The records:
###
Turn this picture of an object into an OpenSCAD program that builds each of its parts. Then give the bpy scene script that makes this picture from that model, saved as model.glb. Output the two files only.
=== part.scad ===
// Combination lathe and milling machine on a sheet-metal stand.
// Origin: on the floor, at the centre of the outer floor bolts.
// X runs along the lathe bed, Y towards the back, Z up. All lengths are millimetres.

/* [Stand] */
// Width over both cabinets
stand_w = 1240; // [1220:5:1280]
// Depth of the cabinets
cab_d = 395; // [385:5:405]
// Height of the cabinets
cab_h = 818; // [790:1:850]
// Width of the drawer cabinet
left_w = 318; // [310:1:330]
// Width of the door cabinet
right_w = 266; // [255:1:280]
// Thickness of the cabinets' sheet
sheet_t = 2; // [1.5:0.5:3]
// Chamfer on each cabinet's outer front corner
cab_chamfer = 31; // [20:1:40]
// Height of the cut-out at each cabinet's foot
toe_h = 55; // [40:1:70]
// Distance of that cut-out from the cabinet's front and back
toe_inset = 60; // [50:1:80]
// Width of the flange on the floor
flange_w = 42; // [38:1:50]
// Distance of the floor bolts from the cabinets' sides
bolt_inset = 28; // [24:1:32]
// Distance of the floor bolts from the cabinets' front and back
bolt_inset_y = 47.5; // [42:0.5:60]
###
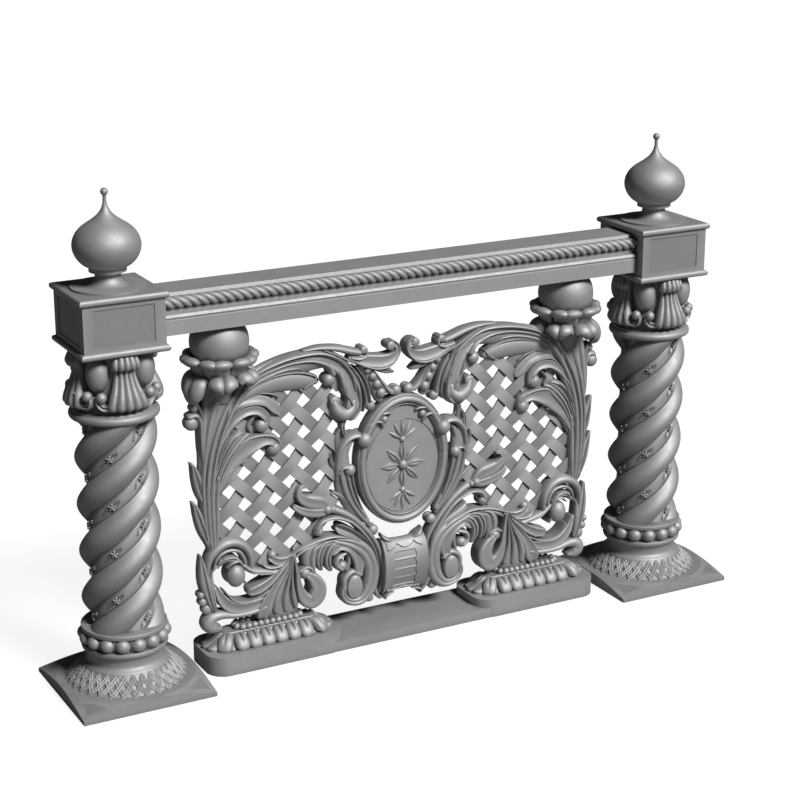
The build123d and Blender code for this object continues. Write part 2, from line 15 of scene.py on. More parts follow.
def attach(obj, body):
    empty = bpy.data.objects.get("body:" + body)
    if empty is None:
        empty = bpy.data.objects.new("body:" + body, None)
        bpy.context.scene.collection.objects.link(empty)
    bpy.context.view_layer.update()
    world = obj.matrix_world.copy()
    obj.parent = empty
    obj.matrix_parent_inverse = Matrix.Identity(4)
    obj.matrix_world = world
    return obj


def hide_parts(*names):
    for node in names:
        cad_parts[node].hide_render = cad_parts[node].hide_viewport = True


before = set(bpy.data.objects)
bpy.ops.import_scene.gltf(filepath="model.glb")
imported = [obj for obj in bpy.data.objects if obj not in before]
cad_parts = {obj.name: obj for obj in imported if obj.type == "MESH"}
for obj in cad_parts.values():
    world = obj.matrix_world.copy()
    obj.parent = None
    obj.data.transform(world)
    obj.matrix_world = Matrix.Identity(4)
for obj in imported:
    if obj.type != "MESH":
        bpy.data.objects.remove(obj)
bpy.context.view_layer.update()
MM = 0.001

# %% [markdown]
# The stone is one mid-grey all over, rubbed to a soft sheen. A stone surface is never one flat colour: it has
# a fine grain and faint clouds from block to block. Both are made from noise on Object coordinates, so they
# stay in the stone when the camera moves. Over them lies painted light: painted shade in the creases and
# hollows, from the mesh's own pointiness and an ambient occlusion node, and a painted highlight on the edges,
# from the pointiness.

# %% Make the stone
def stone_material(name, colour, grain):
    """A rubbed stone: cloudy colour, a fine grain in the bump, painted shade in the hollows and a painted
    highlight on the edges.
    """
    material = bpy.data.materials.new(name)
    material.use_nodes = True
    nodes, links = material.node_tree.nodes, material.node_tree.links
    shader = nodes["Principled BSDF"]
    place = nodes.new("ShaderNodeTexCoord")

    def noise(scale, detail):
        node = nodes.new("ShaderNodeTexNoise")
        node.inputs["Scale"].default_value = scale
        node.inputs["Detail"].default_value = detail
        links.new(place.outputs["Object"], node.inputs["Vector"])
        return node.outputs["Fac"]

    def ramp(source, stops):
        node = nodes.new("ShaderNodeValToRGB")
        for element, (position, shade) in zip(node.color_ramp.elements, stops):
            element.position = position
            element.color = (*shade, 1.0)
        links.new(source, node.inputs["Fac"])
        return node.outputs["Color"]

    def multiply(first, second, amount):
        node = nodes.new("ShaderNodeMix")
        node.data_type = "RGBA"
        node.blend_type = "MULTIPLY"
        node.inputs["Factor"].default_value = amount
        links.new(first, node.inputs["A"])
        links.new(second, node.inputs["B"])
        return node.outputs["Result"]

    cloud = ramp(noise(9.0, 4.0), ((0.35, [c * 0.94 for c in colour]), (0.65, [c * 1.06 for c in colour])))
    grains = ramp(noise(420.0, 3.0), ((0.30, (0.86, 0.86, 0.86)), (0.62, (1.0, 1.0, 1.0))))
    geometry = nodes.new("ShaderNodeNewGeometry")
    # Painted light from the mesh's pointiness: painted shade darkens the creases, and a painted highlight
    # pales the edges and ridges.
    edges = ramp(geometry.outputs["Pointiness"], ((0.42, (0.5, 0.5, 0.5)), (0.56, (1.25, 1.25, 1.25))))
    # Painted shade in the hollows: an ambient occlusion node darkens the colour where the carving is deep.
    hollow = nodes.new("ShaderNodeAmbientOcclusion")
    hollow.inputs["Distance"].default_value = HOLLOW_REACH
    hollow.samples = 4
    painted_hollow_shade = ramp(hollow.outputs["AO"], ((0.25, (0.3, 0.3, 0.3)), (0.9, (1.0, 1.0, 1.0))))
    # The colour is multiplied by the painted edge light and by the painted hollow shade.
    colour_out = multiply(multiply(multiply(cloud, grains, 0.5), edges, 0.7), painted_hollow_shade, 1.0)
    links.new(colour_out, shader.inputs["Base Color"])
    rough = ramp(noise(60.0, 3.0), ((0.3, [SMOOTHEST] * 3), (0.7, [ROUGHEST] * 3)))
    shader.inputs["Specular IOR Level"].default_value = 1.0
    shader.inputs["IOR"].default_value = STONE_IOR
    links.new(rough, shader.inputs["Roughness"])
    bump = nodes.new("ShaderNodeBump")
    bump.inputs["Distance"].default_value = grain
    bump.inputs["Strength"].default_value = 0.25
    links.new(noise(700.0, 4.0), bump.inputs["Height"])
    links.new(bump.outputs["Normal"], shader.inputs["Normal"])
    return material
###
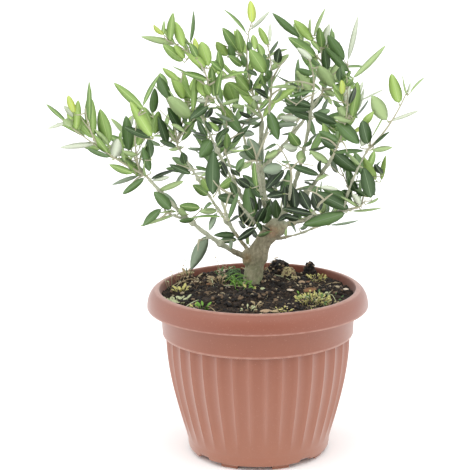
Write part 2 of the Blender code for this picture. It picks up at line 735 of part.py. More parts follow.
###
Stated problem: Identify each line containing the string "context" and copy it out.

Written response:
        bpy.context.scene.collection.objects.link(empty)
    bpy.context.view_layer.update()
bpy.context.view_layer.update()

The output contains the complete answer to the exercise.